Our government is currently hemorrhaging money on stimulus bills to keep the economy from collapsing, and while some Paycheck Protection Program loans go to billionaires, that same money could be funneled into social determinants-focused programs that actually can influence health relatively quickly. We've seen this before in policies like expansion of the earned income tax credit, Medicaid expansion, and minimum wage hikes. In 1965, when President Johnson said hospitals had to be desegregated to get Medicare fundings, it led to reductions in infant mortality from preventable diseases within a year. In this way, addressing social determinants should be thought of as evidence-based treatment options that can lower mortality or sickness, not a goal on a bucket list.
It can even be cost effective: A study from 2018 measured the impact of social determinants of health-type services on Medicaid and Medicare Advantage patients, finding that they could save more than $2,400 per person on their health care when they were referred to organizations that provided assistance for things like secure housing, medical transportation, healthy food programs, and utility and financial assistance.

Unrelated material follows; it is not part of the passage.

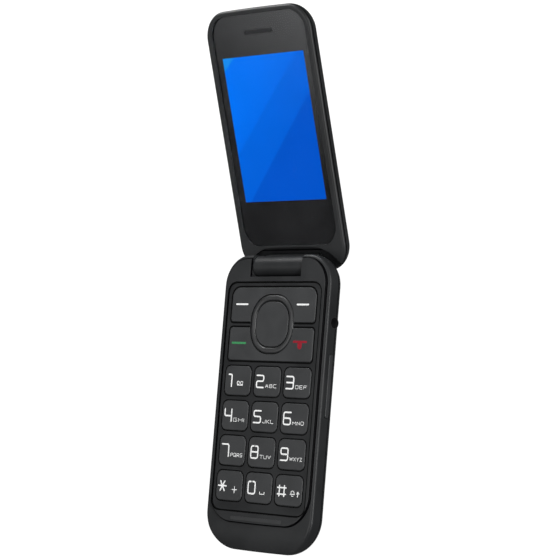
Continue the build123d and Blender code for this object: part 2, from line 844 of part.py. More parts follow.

COVID-19 has taught us it is possible to address some social determinants of health rather quickly—like expanding unemployment, finding places for homeless people to sleep at night, or closing down streets to traffic so that people in areas without parks have more room for exercise and recreation.
What else might a social-determinants approach to COVID-19 look like? It would still include healthcare initiatives, of course. More than five million people have lost their health insurance because of COVID-19. The fact that when you lose your job due to a COVID-19 layoff, you lose your health insurance, is uniquely American phenomenon, compared to our peer countries.
“Decoupling health insurance from employment or dare I say it, having universal health care, that would go a long way to addressing some of these problems and the disparities that really are unique to the U.S.,” Wolfson said.
“Is COVID-19 the wake up call? Yes, it is among many people.”
It would also incorporate health-adjacent measures, like moratoriums on evictions, releasing people from jails where COVID-19 is spreading, and expanding access to food programs or universal childcare. We need to help people be financially stable while we wait for a vaccine. That might involve extending unemployment benefits, no-interest micro-financing, or the government paying companies to keep employees at 80 percent of their wages—like other European countries have done.
What’s crucial is not to let the reminder of how critical the social determinants of health are fade away after the pandemic. The World Economic Forum reported that the pandemic could push half a billion people in the world into poverty. That means our focus on social determinants can’t end with COVID-19, but intensify to deal with its aftermath.
The progress on social determinants may feel slow, but Marmot said that he’s thrilled it’s making its way into discussions of health and policy now. “When I say I've been doing research on this for 40 years, that may sound like I'm bitter or despondent,” he said. “I’m not in the least bit. I'm delighted that the language of social determinants of health is nearly in common parlance. We are getting on the agenda. Is COVID-19 the wake up call? Yes, it is among many people.”
COVID-19 can help obviously connect the dots between a person's wages, where they live, and their race to their physical health. “It's both a tsunami of a public health crisis and potentially a tsunami of real understanding and enlightenment," Venkataramani said.